The Standard Texas Eviction and Deposit Framework
Texas eviction law applies uniformly across Wichita County. The three-day written Notice to Vacate is required for nonpayment and lease violations before filing. Month-to-month tenancy terminations require one full month’s written notice running from one rent period to the next. The wrong-precinct dismissal rule applies as it does in every Texas county. Texas eviction law was significantly updated by SB 38 on January 1, 2026, along with new Texas Supreme Court rules that took effect the same day. Both the substantive law and the required court forms have changed.
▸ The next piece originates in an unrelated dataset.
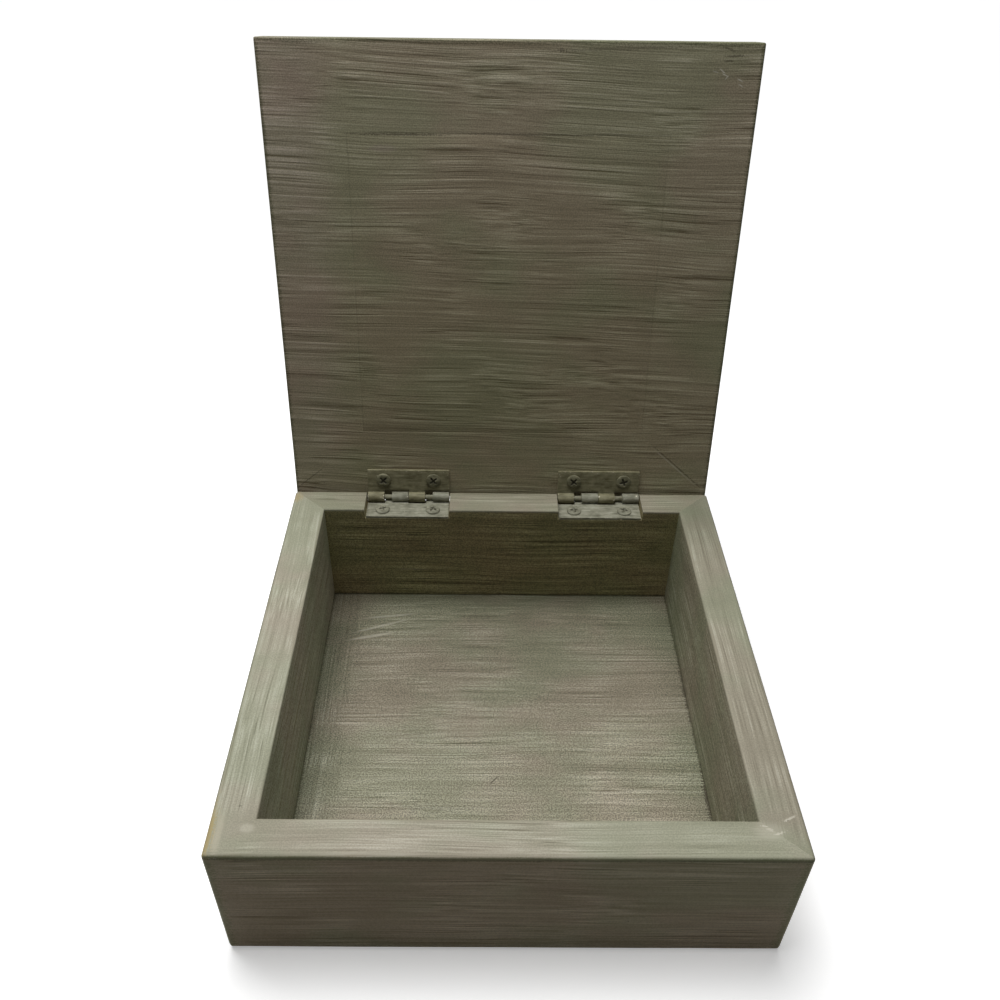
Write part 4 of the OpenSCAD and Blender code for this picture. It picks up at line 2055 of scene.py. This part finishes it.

Verify all current notice language and filing procedures with your Wichita County JP court before initiating any eviction after that date.
Security deposits must be returned within 30 days of the tenant surrendering the property with an itemized accounting. The bad-faith penalty — $100 plus three times the wrongfully withheld amount plus attorney’s fees — applies fully in Wichita County. At Wichita Falls rent levels of approximately $900/month, a typical $900 deposit creates bad-faith exposure of approximately $2,800 before legal fees. Document move-in and move-out thoroughly. Self-help eviction — changing locks or cutting utilities without a court order — carries civil liability of one month’s rent plus $1,000 plus actual damages and attorney’s fees under Tex. Prop. Code §§ 92.008 and 92.0081.
This page is provided for general informational purposes only and does not constitute legal advice. Verify current eviction procedures with the appropriate Wichita County JP court before filing. Evictions filed in the wrong precinct will be dismissed. The SCRA provides early termination rights for active-duty military tenants. Major changes to Texas eviction law took effect January 1, 2026. Consult a licensed Texas attorney for specific guidance. Last updated: March 2026.